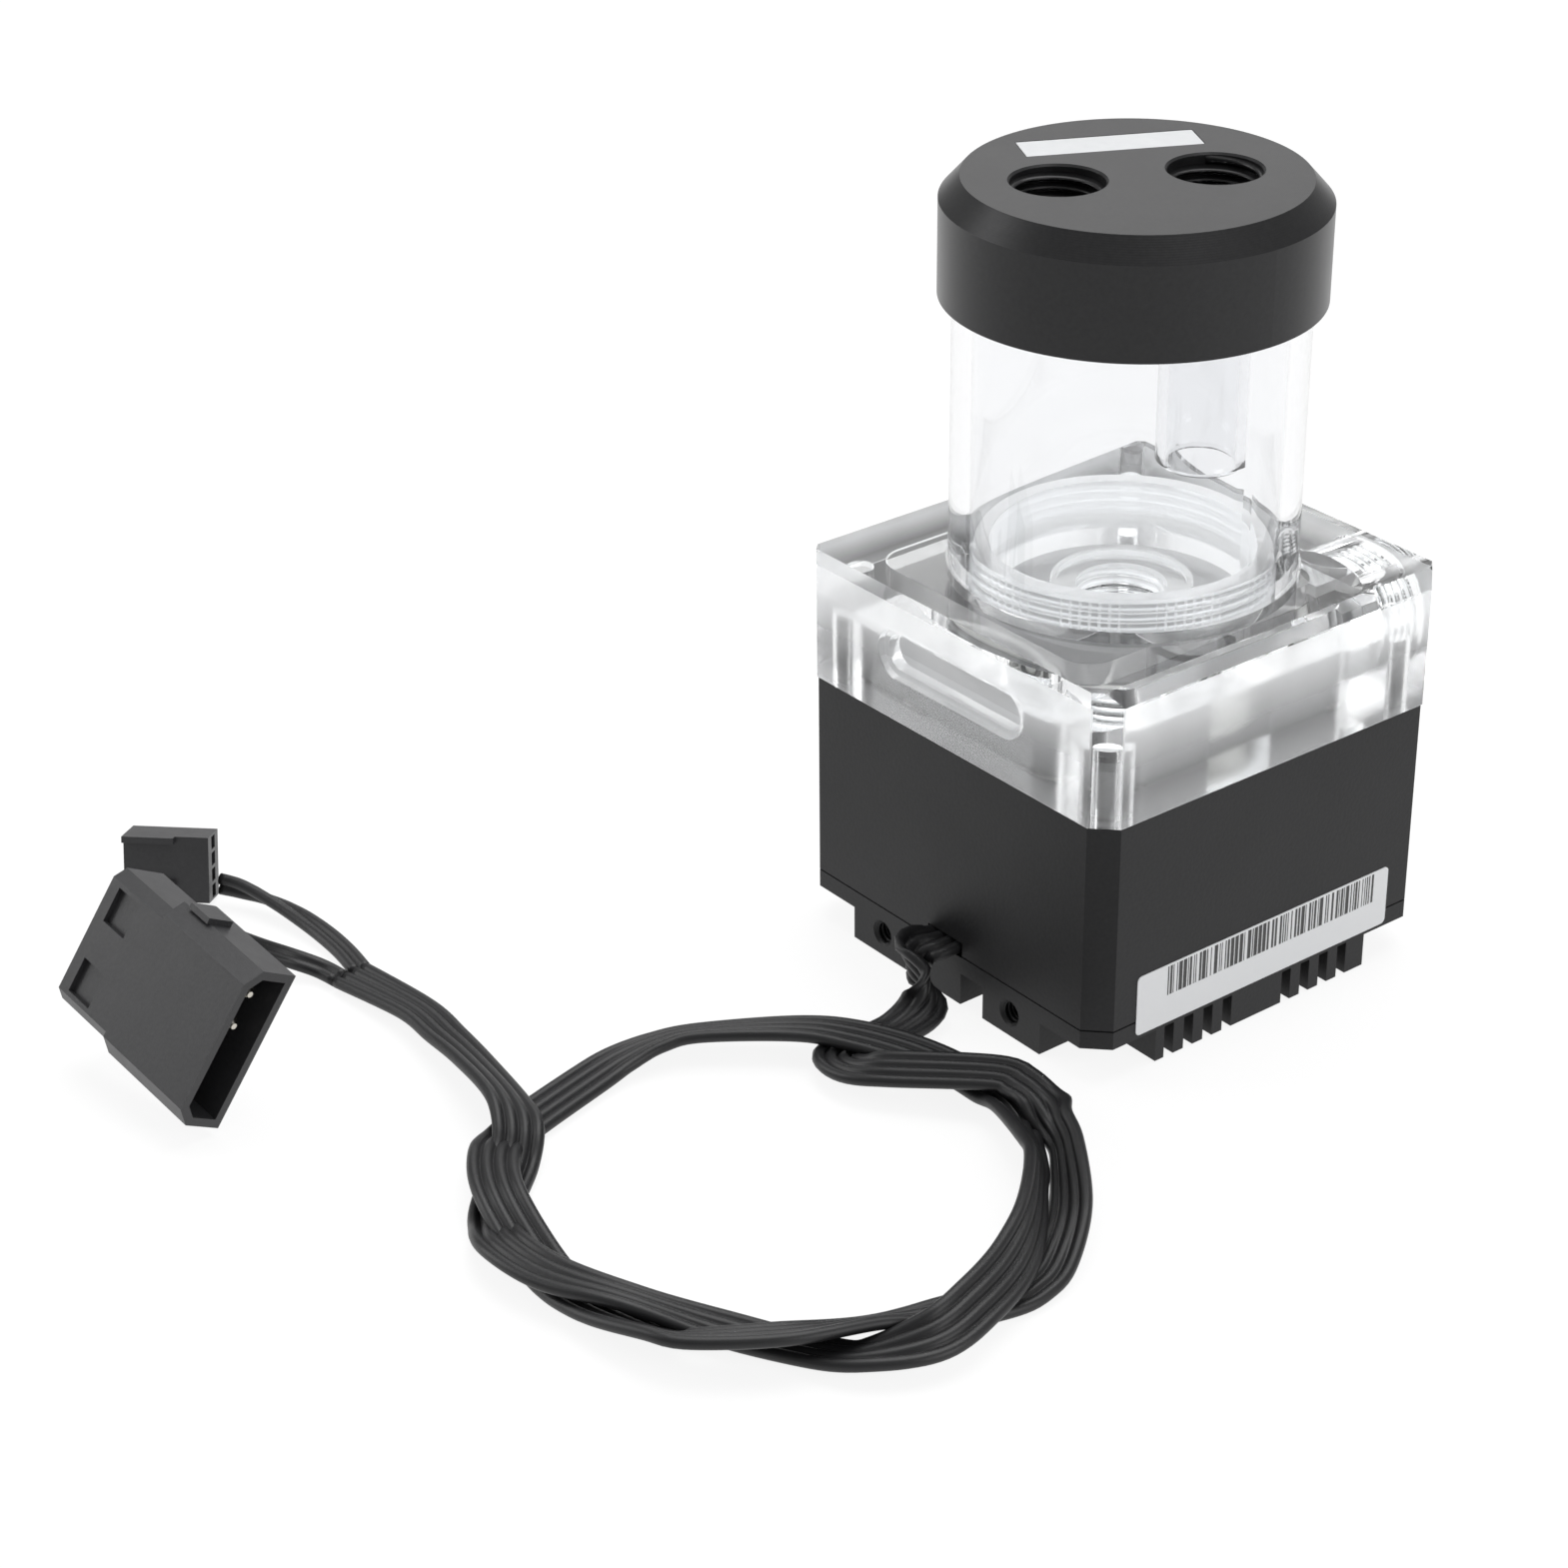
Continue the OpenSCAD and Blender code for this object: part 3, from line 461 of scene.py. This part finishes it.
# %% Clear pieces, with their heights and reaches in metres
POCKET_FLOOR, POCKET_TOP, POCKET_REACH = 0.0410, 0.0494, 0.0323
WELL_FLOOR, WELL_TOP, WELL_RADIUS = 0.0543, 0.0650, 0.02155
FACE_REACH, BEVEL_FOOT = 0.03245, 0.0588
RECESS_BACK, RECESS_HALF, RECESS_HEIGHT, RECESS_RISE = -0.0290, 0.0155, 0.0509, 0.0040
CLEAREST_HEIGHT = 0.0452
GLOW_START = 0.0405
TUBE_TOP, TUBE_FOOT = 0.1100, 0.0589
acrylic = Finish("clear_acrylic", Base_Color=(0.965, 0.975, 0.980), IOR=1.49)
acrylic.surface.inputs["Transmission Weight"].default_value = 1.0
height = acrylic.axis("Z")
across = acrylic.axis("X").size().math("MAXIMUM", acrylic.axis("Y").size())
away_x, away_y = acrylic.axis("X"), acrylic.axis("Y")
reach = (away_x * away_x + away_y * away_y).math("SQRT")
pocket = (height > POCKET_FLOOR) * (height < POCKET_TOP) * (across < POCKET_REACH)
well = (height > WELL_FLOOR) * (height < WELL_TOP) * (reach < WELL_RADIUS)
sides = (across > FACE_REACH) * (height < BEVEL_FOOT)
recess = ((away_y < RECESS_BACK) * (across < FACE_REACH) * (away_x.size() < RECESS_HALF)
          * ((height - RECESS_HEIGHT).size() < RECESS_RISE))
satin_band = ((height - CLEAREST_HEIGHT).size() * 105.0).clip()
stretched = acrylic.node("Mapping", Vector=acrylic.place(), Scale=(1, 1, 0.35))
satin_cloud = acrylic.noise(55.0, 2.0, vector=stretched)
marks = acrylic.noise(420.0, 3.0)
acrylic.put(acrylic.surface, "Roughness", (
    pocket * (marks * 0.02 + 0.14) + well * 0.10 + sides * (marks * 0.05 + 0.17)
    + 0.006 + marks * 0.01).clip())
# The frosted layer is partly real cutter marks and partly painted light: its emission is a painted glow for
# light scattered inside the block.
frost_and_glow = acrylic.tree.nodes.new("ShaderNodeBsdfPrincipled")
frost_and_glow.inputs["Transmission Weight"].default_value = 0.15
frost_and_glow.inputs["IOR"].default_value = 1.49
frost_and_glow.inputs["Emission Strength"].default_value = 0.50
acrylic.put(frost_and_glow, "Base Color", acrylic.blend(marks, (0.88, 0.89, 0.90), (0.93, 0.94, 0.95)))
acrylic.put(frost_and_glow, "Roughness", marks * 0.2 + 0.5)
# The painted glow is dimmest at GLOW_START and below, and brightens upwards to full strength about 14 mm
# higher.
rising = ((height - GLOW_START) * 70.0).clip()
acrylic.put(frost_and_glow, "Emission Color", acrylic.blend(rising, (0.30, 0.30, 0.31), (0.95, 0.96, 0.97)))
# Wherever the frosted layer is mixed in, its painted glow comes with it.
share = acrylic.tree.nodes.new("ShaderNodeMixShader")
acrylic.put(share, 0, (
    pocket * 0.08 + well * 0.36 + recess * 0.40
    + sides * (satin_band * (satin_cloud * 0.35 + 0.20) + 0.08)).clip())
acrylic.tree.links.new(acrylic.surface.outputs[0], share.inputs[1])
acrylic.tree.links.new(frost_and_glow.outputs[0], share.inputs[2])
acrylic.tree.links.new(share.outputs[0], acrylic.out.inputs["Surface"])
put_on(acrylic, "pump_top")

clear_tube = Finish("clear_tube", Base_Color=(0.938, 0.942, 0.950), IOR=1.49)
clear_tube.surface.inputs["Transmission Weight"].default_value = 1.0
level = clear_tube.axis("Z")
sawn = (level > TUBE_TOP) + (level < TUBE_FOOT)
clear_tube.put(clear_tube.surface, "Roughness", sawn * 0.25 + clear_tube.noise(120.0, 2.0) * 0.012 + 0.004)
put_on(clear_tube, "reservoir_tube", "return_tube")

# %% [markdown]
# ## Rubber, mouldings and the inside of the motor
# None of these shows much, but each has the finish that it has on the bench: a copper
# winding under clear enamel, stacked sheets of electrical steel, a green board, white
# ceramic for the bearing and carbon for the bush that runs on it.

# %% Simple finishes, each with a little variation of its own
SIMPLE = (
    # name, dark, light, roughness, its spread, metallic, grain, bump, nodes
    ("pad_grey", (0.25, 0.30, 0.38), (0.31, 0.36, 0.46), 0.70, 0.12, 0.0, 900.0, 0.10, ("thermal_pad",)),
    ("core_steel", (0.24, 0.24, 0.25), (0.34, 0.34, 0.35), 0.34, 0.14, 0.9, 1500.0, 0.06, ("stator_core",)),
    ("copper_coil", (0.40, 0.14, 0.05), (0.56, 0.23, 0.09), 0.26, 0.14, 0.6, 1200.0, 0.20,
     ("stator_coils",)),
    ("moulded_black", (0.018, 0.018, 0.020), (0.032, 0.032, 0.034), 0.46, 0.14, 0.0, 1400.0, 0.10,
     ("isolation_can", "pump_casing")),
    ("seal_black", (0.016, 0.016, 0.016), (0.030, 0.030, 0.030), 0.50, 0.15, 0.0, 700.0, 0.08,
     ("cap_seal",)),
    ("seal_clear", (0.58, 0.58, 0.56), (0.68, 0.68, 0.66), 0.38, 0.12, 0.0, 700.0, 0.06,
     ("can_seal", "tube_seal")),
    ("ceramic_white", (0.72, 0.72, 0.69), (0.80, 0.80, 0.77), 0.22, 0.08, 0.0, 600.0, 0.03,
     ("bearing_shaft", "thrust_washer")),
    ("impeller_white", (0.68, 0.68, 0.65), (0.76, 0.76, 0.73), 0.44, 0.12, 0.0, 800.0, 0.06, ("impeller",)),
    ("magnet_grey", (0.040, 0.040, 0.041), (0.065, 0.065, 0.066), 0.55, 0.14, 0.2, 1300.0, 0.12,
     ("rotor_magnet",)),
    ("bush_graphite", (0.070, 0.070, 0.071), (0.11, 0.11, 0.11), 0.40, 0.12, 0.1, 1100.0, 0.06,
     ("rotor_bush",)),
    ("plug_black", (0.022, 0.022, 0.024), (0.036, 0.036, 0.038), 0.40, 0.12, 0.0, 1500.0, 0.08,
     ("power_plug_shell", "fan_connector_shell")),
    ("pin_tin", (0.56, 0.53, 0.47), (0.66, 0.63, 0.57), 0.20, 0.12, 1.0, 900.0, 0.04, ("power_plug_pins",)),
    ("contact_gold", (0.54, 0.42, 0.18), (0.66, 0.54, 0.26), 0.22, 0.10, 1.0, 900.0, 0.03,
     ("fan_connector_contacts",)),
)
for name, dark, light, rough, spread, metal, fine, lift, nodes in SIMPLE:
    plain = Finish(name, Metallic=metal)
    speck = plain.noise(fine, 3.0)
    plain.put(plain.surface, "Base Color", plain.blend(speck, dark, light))
    plain.put(plain.surface, "Roughness", plain.noise(fine * 0.2, 3.0) * spread + (rough - spread / 2))
    plain.put(plain.surface, "Normal", plain.bump(speck, lift, 0.0002))
    put_on(plain, *nodes)

# %% [markdown]
# The driver board is green solder mask over glass cloth, with bright copper islands that
# show as a lighter green, and the parts on it are dark.

# %% Board and label
board = Finish("board_green")
weave = board.node("TexBrick", out=1, Vector=board.place(), Scale=400.0)
tracks = board.noise(260.0, 1.0) > 0.55
tall = board.axis("Z") > 0.01115
ground_green = board.blend(tracks, (0.010, 0.075, 0.030), (0.022, 0.130, 0.055))
board.put(board.surface, "Base Color", board.blend(tall, ground_green, (0.030, 0.030, 0.032)))
board.put(board.surface, "Roughness", weave * 0.06 + 0.30)
put_on(board, "circuit_board")

paper = Finish("white_label", IOR=1.4)
paper.put(paper.surface, "Base Color", paper.blend(
    paper.noise(900.0, 3.0), (0.93, 0.94, 0.96), (0.96, 0.97, 0.98)))
paper.put(paper.surface, "Roughness", paper.noise(300.0, 2.0) * 0.1 + 0.45)
put_on(paper, "rating_label")

# %% [markdown]
# ## Screw threads
# A tapped port is a bore with a ridge that climbs round its wall. The ports take a fitting
# with 19 turns to the inch, a pitch of 1.337 mm, and the ridge has flanks at 55 degrees with
# a narrow flat. The ridge is swept as one strip, and both its ends fade into the wall.

# %% Threads: ridge profile as reach and share of the pitch; sizes in millimetres
RIDGE = ((0, -0.46), (0.82, -0.12), (1, -0.04), (1, 0.04), (0.82, 0.12), (0, 0.46))
PORT = 6.575, 5.75, 1.337
FIXING = 1.648, 1.42, 0.7
RING = 21.505, 21.9, 1.5


def thread(name, at, out_of, wall, crest, pitch, low, high, finish, body, slot_name, per_turn=56):
    """Ridge from the wall's radius to the crest's radius, climbing from low to high along out_of."""
    upward = Vector(out_of)
    sideways = upward.orthogonal().normalized()
    third = upward.cross(sideways)
    turns = (high - low) / pitch
    steps = round(turns * per_turn)
    shape = bmesh.new()
    rows = []
    for i in range(steps + 1):
        angle = 2 * math.pi * i / per_turn
        rise = low + pitch * i / per_turn
        fade = min(1.0, i / (per_turn * 0.4), (steps - i) / (per_turn * 0.4))
        row = []
        for reach, share_of_pitch in RIDGE:
            r = wall + (crest - wall) * reach * max(fade, 0.02)
            here = sideways * math.cos(angle) * r + third * math.sin(angle) * r
            row.append(shape.verts.new((Vector(at) + here + upward * (rise + share_of_pitch * pitch)) * mm))
        rows.append(row)
    for one, two in zip(rows, rows[1:]):
        for k in range(5):
            shape.faces.new((one[k], one[k + 1], two[k + 1], two[k]))
        shape.faces.new((one[5], one[0], two[0], two[5]))
    shape.faces.new(rows[0])
    shape.faces.new(rows[-1][::-1])
    made = mesh_object(name, shape, finish)
    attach(made, body)
    print(name, "has", round(turns, 1), "turns")


def mount(name):
    return next(m for m in frame["record"]["mounts"] if m["name"] == name)


for port, low, high, finish, body, slot_name in (
        ("cap_port_fill", 109.2, 117.0, turned.material, "cap", "cap_black"),
        ("cap_port_return", 112.6, 117.0, turned.material, "cap", "cap_black")):
    x, y = (c / mm for c in mount(port)["pos_m"][:2])
    thread(port + "_thread", (x, y, 0), (0, 0, 1), *PORT, low, high, finish, body, slot_name)
x, z = mount("outlet_port")["pos_m"][0] / mm, mount("outlet_port")["pos_m"][2] / mm
thread("outlet_port_thread", (x, 0, z), (0, 1, 0), *PORT, 25.3, 31.2, acrylic.material, "pump",
       "clear_acrylic")
fixing_height = mount("front_fixing_holes")["pos_m"][2] / mm
for side, fixing_x in (("left", -14.3), ("right", 14.3)):
    thread("fixing_thread_" + side, (fixing_x, 0, fixing_height), (0, -1, 0), *FIXING, 27.0, 32.0,
           anodised.material, "pump", "anodised_black", per_turn=32)
thread("collar_thread", (0, 0, 0), (0, 0, 1), *PORT, 50.4, 56.4, acrylic.material, "pump",
       "clear_acrylic")
thread("block_ring_thread", (0, 0, 0), (0, 0, 1), *RING, 59.4, 64.2, acrylic.material, "pump",
       "clear_acrylic", per_turn=96)

# %% [markdown]
# ## Print on the label
# The label is matt paper with upright bars of two inks' width along its upper half. The bars
# here are of random widths, so they stand for print and say nothing. They are a very thin
# layer of their own, because ink lies on the paper and has sharp edges.

# %% Bars
random.seed(7)
label_low, label_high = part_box("rating_label")
face = label_high[0] + 0.00001
shape = bmesh.new()
y = -0.0192
bars = 0
while y < 0.0222:
    wide = random.choice((0.00016, 0.00022, 0.00022, 0.00040, 0.00066))
    made = bmesh.ops.create_cube(shape, size=1.0)["verts"]
    bmesh.ops.scale(shape, verts=made, vec=(0.00002, wide, 0.0047))
    bmesh.ops.translate(shape, verts=made, vec=(face, y + wide / 2, label_high[2] - 0.00265))
    y += wide + random.choice((0.00018, 0.00024, 0.00024, 0.00036, 0.00055))
    bars += 1
ink = Finish("label_ink")
ink.put(ink.surface, "Base Color", ink.blend(
    ink.noise(1500.0, 2.0), (0.035, 0.035, 0.036), (0.07, 0.07, 0.07)))
ink.put(ink.surface, "Roughness", ink.noise(700.0, 2.0) * 0.1 + 0.5)
label_print = mesh_object("label_bars", shape, ink.material, smooth=False)
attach(label_print, "pump")
print(bars, "bars on the label")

▸ Set problem
Take every line that includes the string "made" and copy it.

▸ Task output
    made = mesh_object(name, shape, finish)
    attach(made, body)
    made = bmesh.ops.create_cube(shape, size=1.0)["verts"]
    bmesh.ops.scale(shape, verts=made, vec=(0.00002, wide, 0.0047))
    bmesh.ops.translate(shape, verts=made, vec=(face, y + wide / 2, label_high[2] - 0.00265))